In a September 2021 New York Times article on the Chinese property sector crisis (2020–present), it was noted "...Jim Chanos, a prominent American investor, warned that China's real-estate excesses had placed it on a 'treadmill to hell' and that the bubble might burst at any point. But the bubble did not burst in 2010. It did not burst in 2011, nor has it burst in the decade since — unless, that is, it's starting to do so this week."

In an October 2021 interview, Chanos again predicted an impending real estate crash in China. There would be "no historical analog", according to Chanos. "Maybe Tokyo in '89? But this is worse than that. It's worse than Spain in '06 or Ireland in '06."

===Chinese economy and stocks===
Chanos has held a critical view of the Chinese economy since 2009-10, around the time when he began issuing dire predictions about China's real estate market. In September 2009 on CNBC, Chanos said the Chinese miracle economy was "getting harder and harder to believe", predicting the country would head the way of the "old Soviet Union".

By 2015, bearish positions on Chinese stocks made up about one-fifth of the holdings in Kynikos's global funds. The firm made gains when Chinese stocks tumbled during the 2015–2016 Chinese stock market turbulence.

Later on in the 2010s, Chanos reduced his firm's bets against the Chinese stock market. During a Schechter Wealth forum event in December 2017 he noted, "in the past few years...we've reduced our China short and our global fund to the lowest its been".

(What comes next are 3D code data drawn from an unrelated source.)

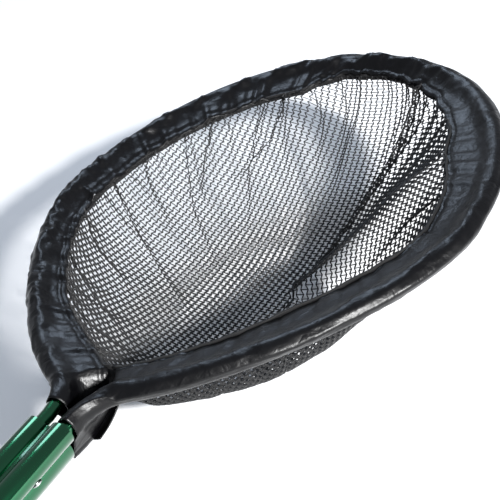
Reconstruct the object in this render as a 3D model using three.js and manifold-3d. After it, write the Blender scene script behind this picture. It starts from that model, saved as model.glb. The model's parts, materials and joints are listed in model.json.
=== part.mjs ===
// Leaf skimmer net: a bent aluminium hoop in a sewn sleeve, a hanging net bag, an extruded twin-barrel
// yoke and a two-section telescopic pole with a twist lock. Millimetres.
// +X runs from the pole to the tip of the hoop, +Z is up, and the mouth of the net faces up.
// Everything is drawn about the throat of the hoop, then set on its resting place at the end.
import * as THREE from "three";
import { mergeVertices } from "three/addons/utils/BufferGeometryUtils.js";
import Module from "manifold-3d";

const wasm = await Module();
wasm.setup();

// ---------------------------------------------------------------- driving dimensions
// Hoop: one length of round tube, bent in one plane
const hoopLength = 455; // mouth of the yoke to the tube's centre at the tip
const hoopWidth = 345; // between tube centres at the widest place
const hoopFront = 215; // widest place to the tip, half an ellipse
const tubeOd = 10;
const tubeWall = 1;
const prongSpacing = 20; // between the two prongs, centre to centre
const prongStraight = 8; // bare straight tube in front of the yoke
const prongDepth = 60; // tube inside the yoke
const throatRadius = 38; // bend from prong to flank
const throatAngle = THREE.MathUtils.degToRad(62);
const shoulderPull = 70; // how far the flank keeps the throat's direction
const flankPull = 64; // how far it keeps the direction of the widest place

// Sleeve: fabric folded over the hoop and sewn shut, which the netting pulls in almost flat
const sleeveStartLeft = 18; // mouth of the yoke to the sleeve's left end, along the tube
const sleeveStartRight = 4; // the same on the right, where the sleeve has slipped down
const sleeveBack = 8; // tube's centre to the fold outside it
const sleeveReach = 31; // tube's centre to the sewn edge
const sleeveHalf = 7.5; // half the thickness over the tube
const sleeveHem = 2.6; // half the thickness at the sewn edge
const sleeveLean = THREE.MathUtils.degToRad(80); // from hanging straight down in towards the middle

// Net bag and the tape that binds its edge to the sleeve
const bagDepth = 92; // hoop plane to the outside of the bag's floor
const bagWall = 2.2;
const bagInset = 28; // bag wall inside the tube's centre line
const bagThroat = 38; // mouth of the yoke to the tube beside the back of the bag
const bagSquareness = 2.2; // power of the bag's section: 2 is an ellipse, more is squarer
const bagFloorShare = 1.04; // the section is this much deeper than the floor that cuts it flat
const tapeHeight = 4;
const tapeWall = 3;

// Strip of sleeve fabric under the two sewn edges where they run side by side behind the bag
const patchStart = 20; // mouth of the yoke to its two ends, along the tube
const patchEnd = 39;
const patchHalf = 9;
const patchThickness = 3;
const patchGap = 1; // to the sewn edges

// Yoke: an aluminium extrusion with two barrels above and a pole socket below
const yokeLength = 96;
const barrelOd = 16.5;
const socketWall = 1.7;
const poleDrop = 14.5; // hoop plane to the pole's axis
const webTop = 2.5; // web between the barrels, above and below the hoop plane

// Pole: an inner tube fixed in the yoke, an outer tube that slides on it
const innerPoleOd = 19;
const innerPoleLength = 470;
const outerPoleOd = 25;
const outerPoleLength = 440;
const poleWall = 1.2;
const poleFront = -8; // front end of the inner tube
const outerFront = -128; // front end of the outer tube when pushed in
const plugLength = 14;
const plugFlange = 2;
const bushLength = 60; // guide bush over the rear end of the inner tube
const bushFloor = 2.4;

// Twist lock
const colletLength = 48;
const colletFinger = 22; // free length of the split fingers in front of the outer tube
const colletWall = 3;
const colletSlots = 4;
const slotWidth = 2.4;
const collarLength = 42;
const collarWall = 3.4;
const collarRibs = 12;
const ribHeight = 1.6;
const wiperLength = 3;

// Grip and end cap
const gripLength = 150;
const gripWall = 4.2;
const gripGrooves = 7;
const grooveDepth = 1.1;
const capSkirt = 18;
const capWall = 2.4;
const tabLength = 30;
const tabThickness = 7;
const hangHole = 13;

// Rivets and screw
const rivetRadius = 2;
const rivetHead = 3.6;
const rivetHeadHeight = 1.4;
const rivetGrip = 4.5; // shank length, past both walls

// Clearances
const gap = 0.3; // between pieces that touch
const slideGap = 0.3; // between the guide bush and the outer tube
const turnGap = 0.4; // between the collar and the collet

// Fineness of the round surfaces
const hoopSteps = 76;
const hoopCrowding = 0.55; // stations stand this much closer together at the bends by the throat
const hoopSides = 10;
const roundSides = 32;
const smallSides = 16;
const gripSides = 24;
const bagSides = 48;
const bagRows = 9;

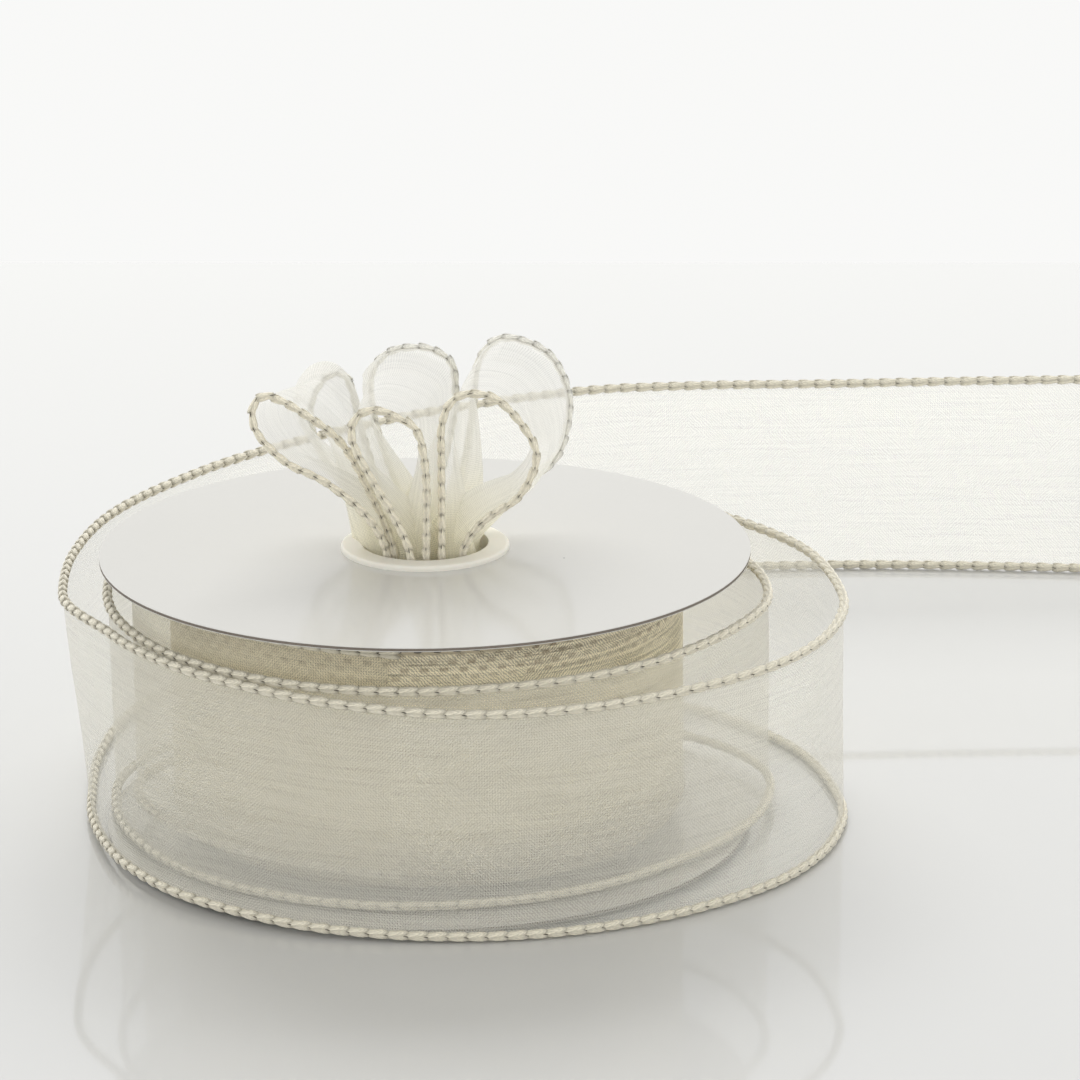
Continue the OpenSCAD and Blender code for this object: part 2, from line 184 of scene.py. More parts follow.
class Nodes:
    """Short hand for building a node tree."""

    def __init__(self, tree):
        self.tree = tree

    def add(self, kind, inputs=None, **settings):
        node = self.tree.nodes.new(kind)
        for key, value in settings.items():
            setattr(node, key, value)
        for key, value in (inputs or {}).items():
            socket = node.inputs[key]
            if isinstance(value, bpy.types.NodeSocket):
                self.tree.links.new(value, socket)
            else:
                socket.default_value = value
        return node

    def math(self, operation, *values, clamp=False):
        node = self.add(
            "ShaderNodeMath", dict(enumerate(values)), operation=operation, use_clamp=clamp)
        return node.outputs[0]

    def plus(self, first, *others):
        for other in others:
            first = self.math("ADD", first, other)
        return first

    def minus(self, first, other):
        return self.math("SUBTRACT", first, other)

    def times(self, first, *others):
        for other in others:
            first = self.math("MULTIPLY", first, other)
        return first

    def split(self, vector):
        return self.add("ShaderNodeSeparateXYZ", {"Vector": vector}).outputs

    def join(self, **parts):
        return self.add("ShaderNodeCombineXYZ", parts).outputs[0]

    def vector(self, operation, *values, out=0):
        node = self.add("ShaderNodeVectorMath", dict(enumerate(values)), operation=operation)
        return node.outputs[out]

    def span(self, value, low, high, to_low, to_high, smooth=False):
        """value from low..high to to_low..to_high."""
        node = self.add("ShaderNodeMapRange", {
            "Value": value, "From Min": low, "From Max": high, "To Min": to_low, "To Max": to_high})
        if smooth:
            node.interpolation_type = "SMOOTHSTEP"
        return node.outputs[0]

    def mix_color(self, share, a, b):
        node = self.add("ShaderNodeMix", data_type="RGBA")
        for socket, value in ((node.inputs[0], share), (node.inputs[6], a), (node.inputs[7], b)):
            if isinstance(value, bpy.types.NodeSocket):
                self.tree.links.new(value, socket)
            elif isinstance(value, tuple):
                socket.default_value = (*value, 1)
            else:
                socket.default_value = value
        return node.outputs[2]

    def noise(self, vector, scale, detail=2.0, roughness=0.5):
        node = self.add("ShaderNodeTexNoise", {
            "Vector": vector, "Scale": scale, "Detail": detail, "Roughness": roughness})
        return node.outputs["Fac"]

    def bump(self, height, distance, strength=1.0):
        node = self.add("ShaderNodeBump", {
            "Height": height, "Distance": distance, "Strength": strength})
        return node.outputs["Normal"]


WALL = 0.945
WALL_WHITE = (1, 1, 0.988, 1)
HORIZON = 2.0
OVERHEAD = 0.5
OVERHEAD_FROM = 0.85


def make_world():
    """A pale surround whose light comes mostly from round about, and less from overhead."""
    world = bpy.data.worlds.new("studio")
    bpy.context.scene.world = world
    world.use_nodes = True
    tree = world.node_tree
    tree.nodes.clear()
    n = Nodes(tree)
    way = n.split(n.add("ShaderNodeTexCoord").outputs["Generated"])
    light = n.span(way["Z"], 0.0, OVERHEAD_FROM, HORIZON, OVERHEAD, smooth=True)
    diffuse = n.add("ShaderNodeLightPath").outputs["Is Diffuse Ray"]
    strength = n.plus(n.times(diffuse, n.minus(light, WALL)), WALL)
    background = n.add("ShaderNodeBackground", {"Color": WALL_WHITE, "Strength": strength})
    out = n.add("ShaderNodeOutputWorld")
    tree.links.new(background.outputs[0], out.inputs[0])


def make_light(name, place, aim, size, power):
    """A soft light that isn't mirrored in the table or the paper."""
    data = bpy.data.lights.new(name, "AREA")
    data.shape = "RECTANGLE"
    data.size, data.size_y = size
    data.energy = power
    lamp = bpy.data.objects.new(name, data)
    lamp.visible_glossy = False
    lamp.location = place
    lamp.rotation_mode = "QUATERNION"
    lamp.rotation_quaternion = (Vector(aim) - Vector(place)).to_track_quat("-Z", "Y")
    bpy.context.scene.collection.objects.link(lamp)


TABLE_WHITE = (0.64, 0.64, 0.63, 1)
TABLE_IOR = 1.75
TABLE_REAR = 0.386
TABLE_REACH = 6.0
TABLE_SLANT = -0.058


def make_table():
    """A glossy white table top whose rear edge is the line behind the spool."""
    reach, rear = TABLE_REACH, TABLE_REAR
    corners = [
        (-reach, -reach, 0), (reach, -reach, 0),
        (reach, rear + TABLE_SLANT * reach, 0), (-reach, rear - TABLE_SLANT * reach, 0)]
    mesh = bpy.data.meshes.new("table")
    mesh.from_pydata(corners, [], [(0, 1, 2, 3)])
    table = new_object("table", mesh)
    material = bpy.data.materials.new("glossy_table")
    material.use_nodes = True
    n = Nodes(material.node_tree)
    where = n.add("ShaderNodeTexCoord").outputs["Object"]
    shader = material.node_tree.nodes["Principled BSDF"]
    shader.inputs["Base Color"].default_value = TABLE_WHITE
    shader.inputs["IOR"].default_value = TABLE_IOR
    tone = n.span(n.noise(where, 3.0), 0.3, 0.7, 0.03, 0.06)
    material.node_tree.links.new(tone, shader.inputs["Roughness"])
    mesh.materials.append(material)


# ---- shader groups -----------------------------------------------------------

def shader_group(name, inputs, outputs):
    tree = bpy.data.node_groups.new(name, "ShaderNodeTree")
    for label, kind, value in inputs:
        socket = tree.interface.new_socket(label, in_out="INPUT", socket_type="NodeSocket" + kind)
        if value is not None:
            socket.default_value = value
    for label, kind in outputs:
        tree.interface.new_socket(label, in_out="OUTPUT", socket_type="NodeSocket" + kind)
    n = Nodes(tree)
    return n, n.add("NodeGroupInput").outputs, n.add("NodeGroupOutput").inputs


# The streaks' noise: so many waves a metre along the ribbon, and across it.
LONG_STREAKS = (70, 1900, 0)
BROAD_STREAKS = (24, 330, 0)
UNEVEN_ROWS = (60, 500, 0)
# The hatch repeats after so many threads, and wanders by so much, in metres.
HATCH_THREADS = 1.5
HATCH_WANDER = 0.0011
THREAD_WANDER = 0.0003


def streaks_on(n, cloth_place):
    """Long streaks along the ribbon, from 0 to 1."""
    fine = n.noise(n.vector("MULTIPLY", cloth_place, LONG_STREAKS), 1.0, 3.0, 0.6)
    broad = n.noise(n.vector("MULTIPLY", cloth_place, BROAD_STREAKS), 1.0, 2.0)
    return n.plus(n.times(fine, 0.65), n.times(broad, 0.35))


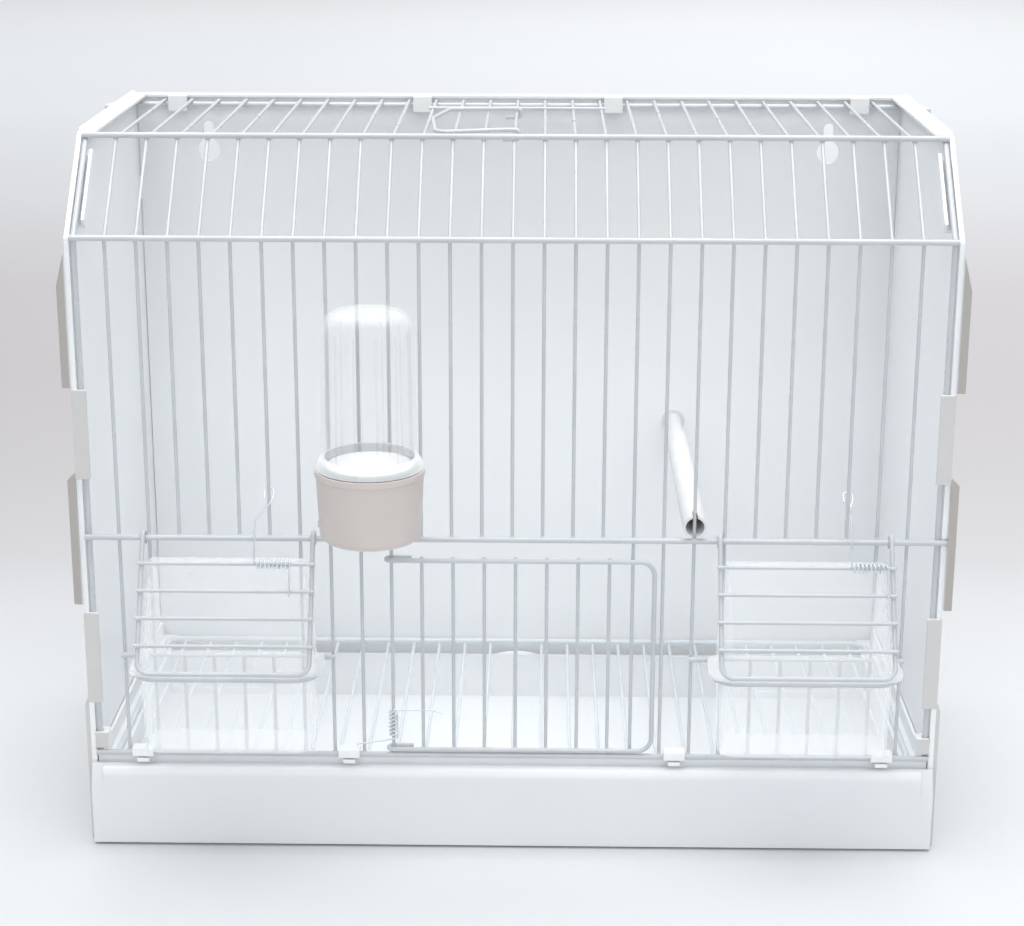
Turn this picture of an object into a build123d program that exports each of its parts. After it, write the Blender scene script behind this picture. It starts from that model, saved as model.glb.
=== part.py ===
"""Bird show cage: plastic shell, bent wire front, sprung door and flaps, tray, cups and drinker.

Millimetres. X runs to the right, Y to the back, Z up. The origin is on the floor, in the middle
of the whole object's box. front_y is the plane of the thin wires of the front.
"""
from build123d import *
from math import cos, pi, radians, sin, sqrt
import os

# Overall layout
wire_pitch = 12.5
pitch_count = 28
front_y = -57.75
cage_depth = 160.0
bottom_rail_z = 40.8
middle_rail_z = 137.2
roof_z = 296.5
slant_height = 34.9
slant_angle = 45.0

# Wire sizes and fits
thin_d = 1.5
rail_d = 2.4
frame_d = 2.0
handle_d = 1.8
spring_d = 0.7
weld_sink = 0.15
wire_gap = 0.3
bend_radius = 4.0
bend_lead = 1.0
rail_overhang = 1.3
middle_rail_tail = 5.7
roof_end_gap = 0.2
roof_overhang = 0.8

# Plastic shell
panel_wall = 2.4
side_wall = 2.0
side_foot_step = 1.95
side_foot_height = 62.0
side_foot_taper = 5.0
side_front = 1.0
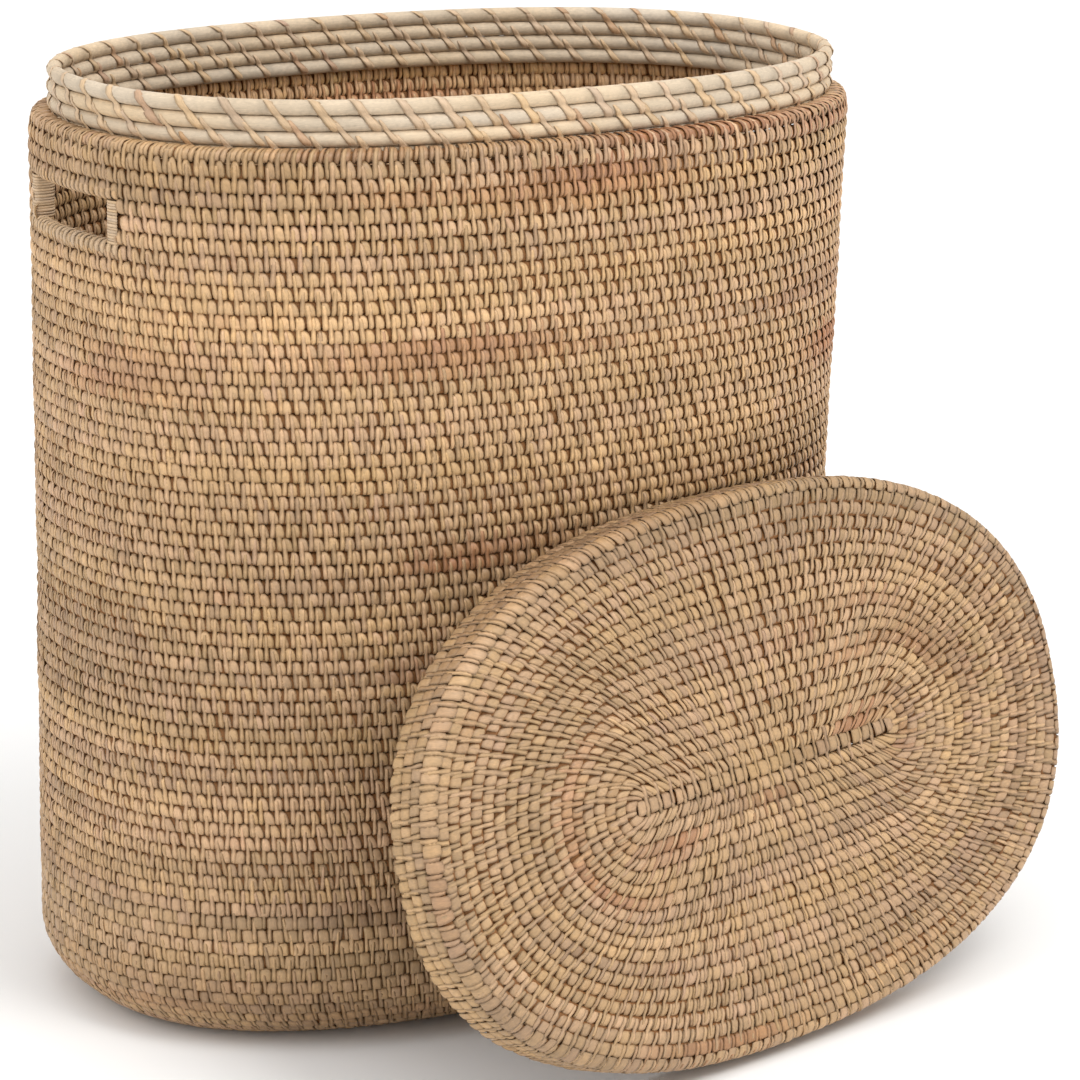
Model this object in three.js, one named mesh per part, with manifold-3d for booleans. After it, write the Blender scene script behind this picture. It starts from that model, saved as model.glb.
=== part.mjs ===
// Oval lidded laundry basket, coil-woven in rattan, with its lift-off lid leaning on its front wall.
// Millimetres, +Z up. The origin is on the floor at the middle of the basket's base.
// +X runs along the long axis of the oval, -Y is the front that the lid leans on.
import * as THREE from 'three';
import { mergeVertices } from 'three/addons/utils/BufferGeometryUtils.js';
import Module from 'manifold-3d';

// ---------------------------------------------------------------- driving dimensions
const HALF_L = 270;        // half length of the oval at the shoulder
const HALF_W = 165;        // half width of the oval at the shoulder
const OVAL_N = 2.35;       // exponent of the oval (2 is an ellipse, higher is squarer)
const TAPER = 0.03;        // how much smaller the oval is at the floor
const RIM_Z = 576.4;         // top of the neck
const SHOULDER_Z = 549;  // top of the shoulder coil
const WALL_T = 8.5;        // thickness of one coil of the wall
const BASE_R = 46;         // radius of the turn between the base and the wall
const GAP = 0.3;           // gap between touching pieces
const CANE_R = 4.4;        // radius of a neck cane
const CANE_PITCH = 9.1;    // height step between neck canes
const CANE_INSET = 14.9;   // neck cane centre line, in from the shoulder's outer face
const HOLE_W = 41;         // half width of a handle opening
const HOLE_LO = 488;     // bottom of a handle opening
const HOLE_HI = 514.6;     // top of a handle opening
const WRAP_T = 8.6;        // height of the wrapped coil above and below an opening
const JAMB_W = 9;          // width of the wrapped jamb at each side of an opening
const JAMB_T = 13;         // thickness of a wrapped jamb, which stands proud inside the wall
const LID_HALF_L = 274.5;    // half length of the lid
const LID_HALF_W = 167.4;    // half width of the lid
const LID_DEPTH = 32;      // lid depth, from its top face to the skirt's lower edge
const LID_T = 7;           // thickness of the lid's flat spiral
const LID_AT = [84, -237.1]; // middle of the lid's top face in plan, where it leans
const LID_YAW = -0.1567;    // turn of the leaning lid about the vertical
const LID_TILT = 0.2623;    // how far the leaning lid lies back from upright
const LID_SPIN = 0.0339;    // turn of the lid's long axis in its own plane
const CORE_W = 9;          // width of the straight starter core of each spiral
const SEG = 48;            // facets round an oval

// ---------------------------------------------------------------- solids by boolean
const wasm = await Module();
wasm.setup();

function merged(geometry) {
  const g = geometry.clone();
  for (const name of Object.keys(g.attributes)) if (name !== 'position') g.deleteAttribute(name);
  return mergeVertices(g, 1e-4);
}

// a closed geometry whose faces point out, whichever way its profile ran
function outward(geometry) {
  const g = merged(geometry);
  const p = g.attributes.position, idx = g.index.array;
  const a = new THREE.Vector3(), b = new THREE.Vector3(), c = new THREE.Vector3();
  let v = 0;
  for (let i = 0; i < idx.length; i += 3) {
    a.fromBufferAttribute(p, idx[i]); b.fromBufferAttribute(p, idx[i + 1]); c.fromBufferAttribute(p, idx[i + 2]);
    v += a.dot(b.clone().cross(c));
  }
  if (v < 0) for (let i = 0; i < idx.length; i += 3) { const t = idx[i]; idx[i] = idx[i + 1]; idx[i + 1] = t; }
  return g;
}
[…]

In September 2023, Chanos explained his firm no longer heavily shorts the Chinese market, a shift from his approach 10-12 years ago because China's stock market has "basically been flat for over 12 years", diminishing its appeal for shorting. During an interview with Bloomberg Television in September 2023, he clarified that his position was not that the Chinese economy would be in "smoking ruins". Still, he would have to "downshift its growth" from an investment-driven model to a consumption- or service-driven model, with severe "speed bumps" along the way.

===Caterpillar===
At the CNBC Institutional Investor Delivering Alpha Conference in 2013, Chanos revealed his firm was short on Caterpillar Inc. Chanos explained that Caterpillar had enjoyed a "once in a generation, if not once in a lifetime" boom in infrastructure investment because of China's buildout, which was coming to an end. In 2016, Chanos maintained on CNBC that his firm was still betting against Caterpillar. Chanos stated the "collapse has not happened" because the Chinese debt and real estate bubble had not yet popped.

=== Tesla Inc. ===
Chanos has been bearish on Tesla Inc since 2013 but announced a short position in 2016. Between 2015 and 2021, Tesla stock increased by over 2,200%. In 2020, Chanos's fund suffered massive losses due to his short position against Tesla: "Kynikos ended 2020 with about $405 million in [assets under management], down from around $932 million the prior year according to annual ADV filings with the Securities and Exchange Commission." In a 2020 interview, Chanos claimed to be still short Tesla but admitted the staggering losses have "been painful, clearly". In 2023, he said his firm remained short Tesla, describing the same headwinds from his previous years of shorting: shrinking margins and increased competition.

===Luckin Coffee===
Chanos took and closed a short position on Luckin Coffee Inc. in 2020 on the advice of fellow short-seller Carson Block of Muddy Waters Research. The stock dropped 70% in April 2020 after the company disclosed in a securities filing that its chief operating officer had fabricated about 2.2 billion yuan ($310 million) of reported 2019 sales. Chanos remarked on CNBC, "How many times do investors have to be burned in these companies that are just too good to be true? Growing 40% to 50% a year with all kinds of odd transactions with affiliates."

===Wirecard AG===
Chanos took and closed a short position on Wirecard AG. Wirecard AG's stock dropped about 96% in June 2020 after its auditor, EY, disclosed that it was missing about $2.1 billion. Wirecard announced that the $2.1 billion (€1.9 billion) likely doesn't exist. On Bloomberg, Chanos said that he believes that "Wirecard was never profitable."

===The Hertz Corporation===
Chanos took and closed a short position on The Hertz Corporation. Chanos covered his short position before the Hertz bankruptcy. Chanos remarked about his closed short position on Hertz that he did not believe it would survive the next recession.

=== Beyond Meat ===
Chanos holds a short position against Beyond Meat. Chanos remarked on a Financial Times article, "'Beyond Meat' still trades at 10 times revenues. This is a company that's still priced for perfection here. The market trades at 2.5 times revenue, and successful consumer companies trade at 4 times revenue." Chanos remarked further, stating "Beyond Meat has ceased to be a growth company". The stock was down 54% since its IPO as of July 2022, amid investor concerns about increasing pressure on Beyond Meat's margins.

== Personal life ==
Chanos lives in Florida. He is a lecturer in finance and a Becton Fellow at the Yale School of Management, where he teaches a class on the history of financial fraud. He is a trustee of the Nightingale-Bamford School and the New York Historical Society and previously served as president of the board of The Browning School. He has four children.